# Task directions:
Everything from the first line down to the line containing "webbing from one" should be reproduced exactly; please include nothing else.

┌──

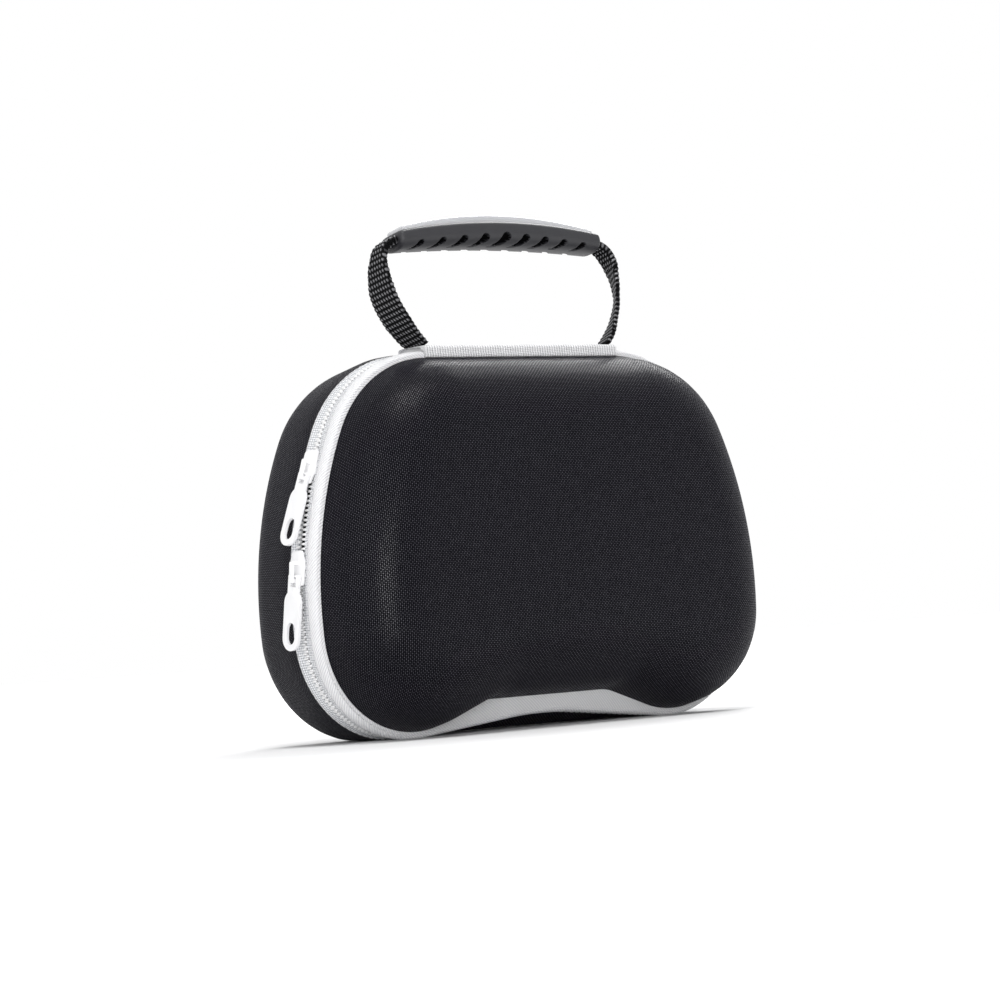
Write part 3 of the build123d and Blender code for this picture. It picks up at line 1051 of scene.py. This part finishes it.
class CASE_OT_webbing(bpy.types.Operator):
    """Handle webbing from one foot through the grip to the other foot"""

    bl_idname = "case.webbing"
    bl_label = "Webbing"

    def execute(self, context):
        right = through(webbing_line, 260)
        path = np.concatenate([right[:-1], (right * (-1, 1))[::-1]])
        path = spaced(path, round(run_length(path)[-1] / webbing_step))
        run = run_length(path)
        tangent = np.gradient(path, axis=0)
        tangent /= np.linalg.norm(tangent, axis=1, keepdims=True)
        normal = np.stack([-tangent[:, 1], tangent[:, 0]], axis=1)
        z = path[:, 1]
        legs = (np.abs(path[:, 0]) > leg_inside) | (z < leg_low)
        heights = [128, 136, 148, 153.5, 158.5, 161.5, 163.5]
        half = np.interp(z, heights, [5.2, 6.5, 6.4, 5.4, 4.0, 3.4, 3.5])
        half = np.where(legs, half, 3.5)
        thick = np.where(legs, np.interp(z, [150, 158, 161, 164], [1.6, 2.2, 2.8, 2.4]), 1.6)
        heights = [128, 131, 136.6, 145.5, 154, 158.7, 162]
        twist = np.interp(z, heights, [-18, -22, -33, -38, -28, -10, 0])
        twist = np.radians(np.where(legs & (path[:, 0] > 0), twist, 0.0))
        loop = []
        for face in (1, -1):
            loop += [(face * share, face) for share in np.linspace(-1, 1, 52)]
        loop.append(loop[0])
        rows = []
        cloth = []
        for across, face in loop:
            v = across * half
            row = run / webbing_row
            column = (v + run * webbing_slant) / webbing_bump + np.floor(row) * 0.5
            crown = np.sin(pi * (row % 1)) * np.sin(pi * (column % 1))
            edge = np.clip((1 - abs(across)) * 6, 0, 1) ** 0.5
            high = face * (thick / 2 * (0.4 + 0.6 * edge) + yarn_height * crown - 0.12)
            wave = 0.2 * np.sin(2 * pi * run / webbing_row) * (abs(across) > 0.98)
            wide = v + np.sign(across) * wave
            turned = wide * np.sin(twist) * np.abs(tangent[:, 1])
            x = path[:, 0] + normal[:, 0] * high * np.cos(twist) - turned
            y = wide * np.cos(twist) + high * np.sin(twist) * normal[:, 0]
            up = path[:, 1] + normal[:, 1] * high - foot_z
            rows.append(leaned(x, y, up))
            cloth.append(np.stack([run, v], axis=1))
        piece = skin("webbing_loop", rows, uvs=cloth, caps=True, smooth=60)
        dress(piece, webbing_yarn())
        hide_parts("handle_strap")
        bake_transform(piece)
        return {"FINISHED"}


def slot_share(x, height):
    """How far points on the grip's side lie inside its slanted, sickle-shaped slots, from 0 to 1."""
    nearest = np.full(x.shape, 9.0)
    for number in range(slot_count):
        outer = abs(number - slot_count // 2) / (slot_count // 2)
        head = 1.75 - 0.70 * outer
        lean = 5.6 - 2.0 * outer
        rise = 5.4 - 1.5 * outer
        foot = (number - slot_count // 2) * slot_step - lean / 2 - 1.8
        for share in np.linspace(0, 1, 24):
            along, up = foot + lean * share**0.8, rise * share**1.2
            reach = head * (0.30 + 0.70 * share**0.8)
            nearest = np.minimum(nearest, np.hypot(x - along, height - up) - reach)
    return eased(np.clip(0.5 - nearest / 0.35, 0, 1))


class CASE_OT_grip(bpy.types.Operator):
    """Moulded grip, round below, with painted shade in its slots, and the pale strip on it"""

    bl_idname = "case.grip"
    bl_label = "Grip"

    def execute(self, context):
        half = grip_length / 2
        reach = half - grip_tip + 0.2
        ends = np.array([0.0, 0.08, 0.25, 0.5, 0.85])
        columns = np.concatenate([ends - half, np.linspace(-reach, reach, 330), half - ends[::-1]])
        arch = 1 - (columns / half) ** 2
        low = grip_low + 1.7 * arch
        top = grip_low + grip_depth + 3.6 * arch
        wide = grip_half_width + 1.0 * arch
        centre = low + 0.60 * (top - low)
        end = np.clip((half - np.abs(columns)) / grip_tip, 0, 1)
        drawn = grip_tip * (1 - np.sqrt(1 - (1 - end) ** 2))
        turns = np.linspace(0, 2 * pi, 900)
        lift = np.sin(turns)
        power = np.where(lift > 0, round_above, round_below)
        across = np.sign(np.cos(turns)) * np.abs(np.cos(turns)) ** power
        lift = np.sign(lift) * np.abs(lift) ** power
        rows = []
        for number, x in enumerate(columns):
            middle, less = centre[number], drawn[number]
            upright = lift * np.where(lift > 0, top[number] - middle - less, middle - low[number] - less)
            ring = spaced(np.stack([across * (wide[number] - less), upright], axis=1), grip_points)
            run = run_length(ring)
            lowest = np.interp(0, ring[grip_points // 2 :, 0], run[grip_points // 2 :])
            height = np.abs(run - lowest) - slot_foot
            here = np.full(grip_points, x)
            deep = slot_share(here, height) * np.clip(height / slot_blend, 0, 1) * (abs(x) < half - 2)
            ring *= (1 - slot_depth * deep)[:, None]
            rows.append(leaned(here, ring[:, 0], ring[:, 1] + middle - foot_z))
        piece = skin("moulded_grip", np.array(rows).transpose(1, 0, 2), caps=True, smooth=60)
        black = (0.011, 0.011, 0.014), (0.018, 0.018, 0.022)
        satin = moulded_plastic("grip_satin_plastic", *black, 0.45, 0.00004)
        # Painted shade: a near-black material for the faces inside the slots, standing in for the shade in
        # these deep recesses.
        dark = (0.0012, 0.0012, 0.0016), (0.002, 0.002, 0.0024)
        painted_slot_shade = moulded_plastic("grip_slot_painted_shade", *dark, 0.8, 0.00004, shine=0.05)
        dress(piece, satin, painted_slot_shade)
        # Faces inside the rim of each slot get the painted shade.
        turn = radians(handle_lean)
        for face in piece.data.polygons:
            x, y, z = face.center / MM
            y, z = y - zip_y - handle_plane, z - foot_z
            y, z = y * cos(turn) - z * sin(turn), foot_z + z * cos(turn) + y * sin(turn)
            lines = (wide, low, top, centre)
            side, bottom, crest, middle = (float(np.interp(x, columns, line)) for line in lines)
            above, below = (round_above, crest - middle), (round_below, middle - bottom)
            squeeze, extent = above if z > middle else below
            bulge = (abs(y) / side) ** (2 / squeeze) + (abs(z - middle) / extent) ** (2 / squeeze)
            face.material_index = int(bulge < slot_rim ** (2 / squeeze) and abs(x) < half - 2)
        belong(piece, "handle", "grip_plastic", "handle_grip")
        piece = finished_copy("grip_cap", "cap_strip", 0.25)
        dress(piece, cap_plastic())
        belong(piece, "handle", "cap_plastic", "grip_cap")
        return {"FINISHED"}


def half_width(ring, heights):
    """Half the width of a ring at some heights on its straight-ish sides."""
    side = ring[(ring[:, 0] > 0) & (ring[:, 1] > lobe_centre[1]) & (ring[:, 0] > top_half)]
    return np.interp(heights, side[:, 1], side[:, 0])


class CASE_OT_inside(bpy.types.Operator):
    """Net pocket, its elastic hem and the retaining strap"""

    bl_idname = "case.inside"
    bl_label = "Fittings inside"

    def execute(self, context):
        elastic = elastic_rib()
        inner_front = outline(front_step + wall + 0.1, shell_notch, 1.0, over_top=False)
        inner_rear = outline(wall + 0.1, rim_notch, 1.0, over_top=False)

        low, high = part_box("mesh_pocket")
        top = high.z / MM
        rim = inner_front[inner_front[:, 1] <= top]
        across = np.linspace(rim[0, 0], rim[-1, 0], len(rim))
        straight = np.stack([across, np.full(len(rim), top + 1.5)], axis=1)
        rows = []
        for share in np.linspace(0, 1, 30):
            line = rim * (1 - share) + straight * share
            row = at_depth(line, low.y / MM - zip_y + 0.4)
            row[:, 1] -= 1.6 * sin(pi * share) * np.sin(np.linspace(0, pi, len(rim)))
            rows.append(row)
        rows_net = np.array(rows)
        net = skin("pocket_net_sheet", rows_net, uvs=rows_net[:, :, (0, 2)], joined=False, smooth=80)
        dress(net, pocket_net())

        for name, node, body, ring, gather in (
            ("pocket_hem", "pocket_elastic", "front_half", inner_front, 0.30),
            ("holding_strap", "retaining_strap", "rear_half", inner_rear, 0.08),
        ):
            low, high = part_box(node)
            base, crest = low.z / MM, high.z / MM
            middle_y = (low.y + high.y) / 2 / MM
            thin = (high.y - low.y) / 2 / MM - gather
            levels = [base + 0.5, *np.linspace(base + 1.2, crest - 1.2, 9), crest - 0.5]
            section = [(z, thin) for z in levels] + [(crest, 0.0)]
            section += [(z, -thin) for z in reversed(levels)] + [(base, 0.0), section[0]]
            shares = np.linspace(-1, 1, 240)
            rows = []
            for z, y in section:
                x = shares * half_width(ring, z)
                ripple = gather * np.sin(2 * pi * x / 5.2) * (1 - np.abs(shares) ** 8)
                rows.append(np.stack([x, middle_y + y + ripple, np.full(len(x), z)], axis=1))
            piece = skin(name, rows, caps=True, smooth=50)
            dress(piece, elastic)
            belong(piece, body, "elastic", node)
        belong(net, "front_half", "mesh", "mesh_pocket")
        return {"FINISHED"}


def seen_ray(finish):
    """1 for rays that show the background: straight ones, and those by way of gloss or glass."""
    kinds = ("Is Camera Ray", "Is Glossy Ray", "Is Transmission Ray")
    first, second, third = (finish.add("LightPath", out=kind) for kind in kinds)
    return first.most(second).most(third)


class CASE_OT_stage(bpy.types.Operator):
    """Floor, light and camera"""

    bl_idname = "case.stage"
    bl_label = "Stage"

    def execute(self, context):
        deselect()
        bpy.ops.mesh.primitive_circle_add(vertices=96, radius=6.0, fill_type="NGON", location=(0, 0, 0))
        floor = bpy.context.object
        floor.name = "floor"
        finish = Finish("pale_floor")
        finish.shader_set(Base_Color=(0.88, 0.88, 0.885), Roughness=0.9, Specular_IOR_Level=0.05)
        far = finish.add("VectorMath", {"operation": "LENGTH"}, out=1, Vector=finish.place())
        soft_step = {"interpolation_type": "SMOOTHSTEP"}
        light = 0.0
        for start, end, power in floor_glow:
            light = light + finish.add("MapRange", soft_step, Value=far, From_Min=start, From_Max=end) * power
        glow = finish.add("Emission", Color=finish.mix(light, (0, 0, 0), (1, 1, 1)))
        plain = Signal(finish, finish.shader.outputs[0])
        lit = finish.join("AddShader", plain, glow)
        finish.show(finish.join("MixShader", seen_ray(finish), plain, lit))
        dress(floor, finish.look)

        sky = Finish("studio", "worlds", "Background", "OutputWorld")
        sky.shader_set(Color=(1, 1, 1), Strength=sky_strength)
        white = sky.add("Background", Color=(1, 1, 1), Strength=1.0)
        soft = Signal(sky, sky.shader.outputs[0])
        sky.show(sky.join("MixShader", seen_ray(sky), soft, white))
        context.scene.world = sky.look

        for name, spot, aim, size, power in lamps:
            bpy.ops.object.light_add(type="AREA", location=spot)
            lamp = context.object
            lamp.name = name
            lamp.data.size = size
            lamp.data.energy = power
            lamp.rotation_euler = (Vector((0, 0, aim)) - Vector(spot)).to_track_quat("-Z", "Y").to_euler()

        azimuth, elevation, roll = map(radians, camera_angles)
        target = Vector((0, zip_y * MM, camera_aim))
        turn = Matrix.Rotation(azimuth, 4, "Z") @ Matrix.Rotation(pi / 2 - elevation, 4, "X")
        bpy.ops.object.camera_add()
        camera = context.object
        camera.name = "photo_camera"
        spot = target + turn.col[2].to_3d() * camera_distance
        camera.matrix_world = Matrix.Translation(spot) @ turn @ Matrix.Rotation(-roll, 4, "Z")
        camera.data.sensor_width = film_width
        camera.data.lens = camera_focus * film_width / photo_width
        camera.data.shift_x, camera.data.shift_y = camera_shift
        camera.data.clip_end = 50
        context.scene.camera = camera
        context.scene.view_settings.view_transform = "Standard"
        return {"FINISHED"}


class CASE_PT_panel(bpy.types.Panel):
    """Buttons that build the case piece by piece"""

    bl_label = "Carrying case"
    bl_idname = "CASE_PT_panel"
    bl_space_type = "VIEW_3D"
    bl_region_type = "UI"
    bl_category = "Case"

    def draw(self, context):
        for operator in operators:
            self.layout.operator(operator.bl_idname)


operators = (
    CASE_OT_stage,
    CASE_OT_shells,
    CASE_OT_binding,
    CASE_OT_tapes,
    CASE_OT_teeth,
    CASE_OT_stitches,
    CASE_OT_hinge,
    CASE_OT_sliders,
    CASE_OT_webbing,
    CASE_OT_grip,
    CASE_OT_inside,
)
classes = (CaseLooks, *operators, CASE_PT_panel)


def register():
    for item in classes:
        bpy.utils.register_class(item)
    bpy.types.Scene.case_looks = bpy.props.PointerProperty(type=CaseLooks)


def unregister():
    del bpy.types.Scene.case_looks
    for item in reversed(classes):
        bpy.utils.unregister_class(item)


def main():
    register()
    for operator in operators:
        family, name = operator.bl_idname.split(".")
        getattr(getattr(bpy.ops, family), name)()


if __name__ == "__main__":
    main()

└──

# The answer:
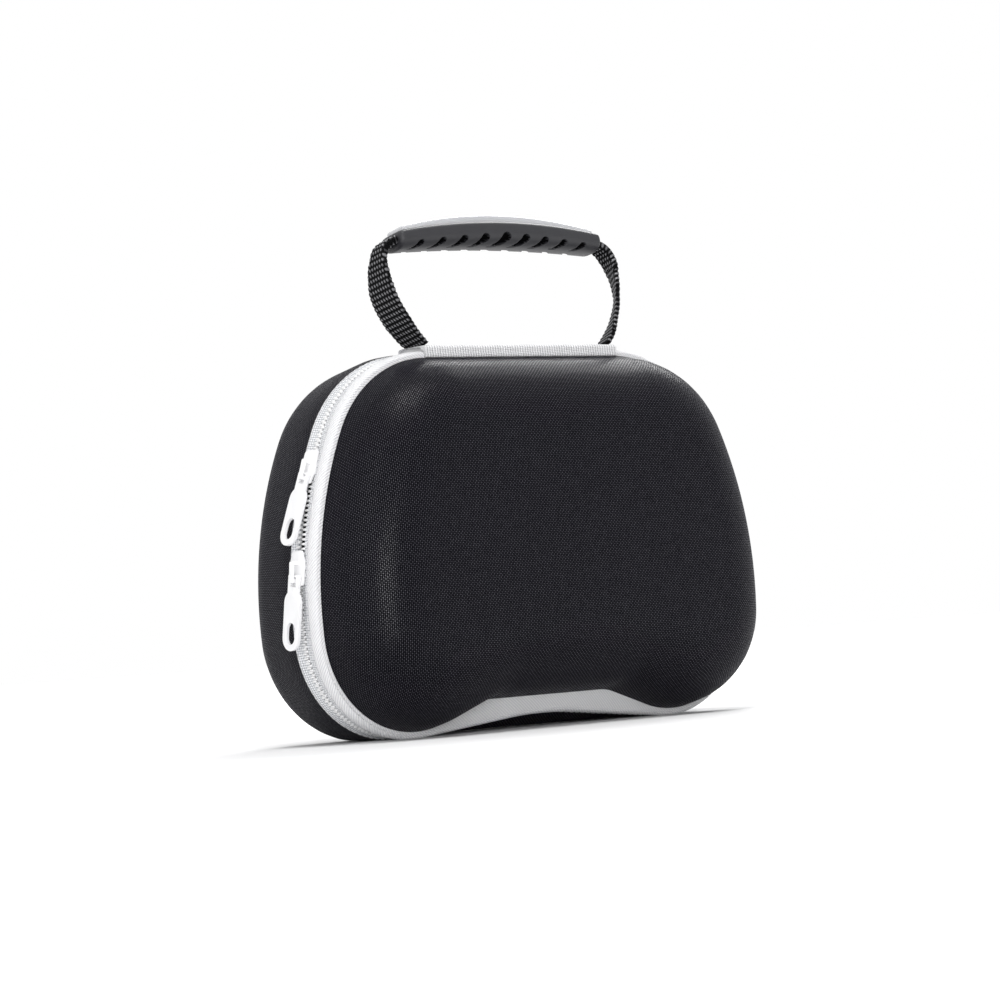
Write part 3 of the build123d and Blender code for this picture. It picks up at line 1051 of scene.py. This part finishes it.
class CASE_OT_webbing(bpy.types.Operator):
    """Handle webbing from one foot through the grip to the other foot"""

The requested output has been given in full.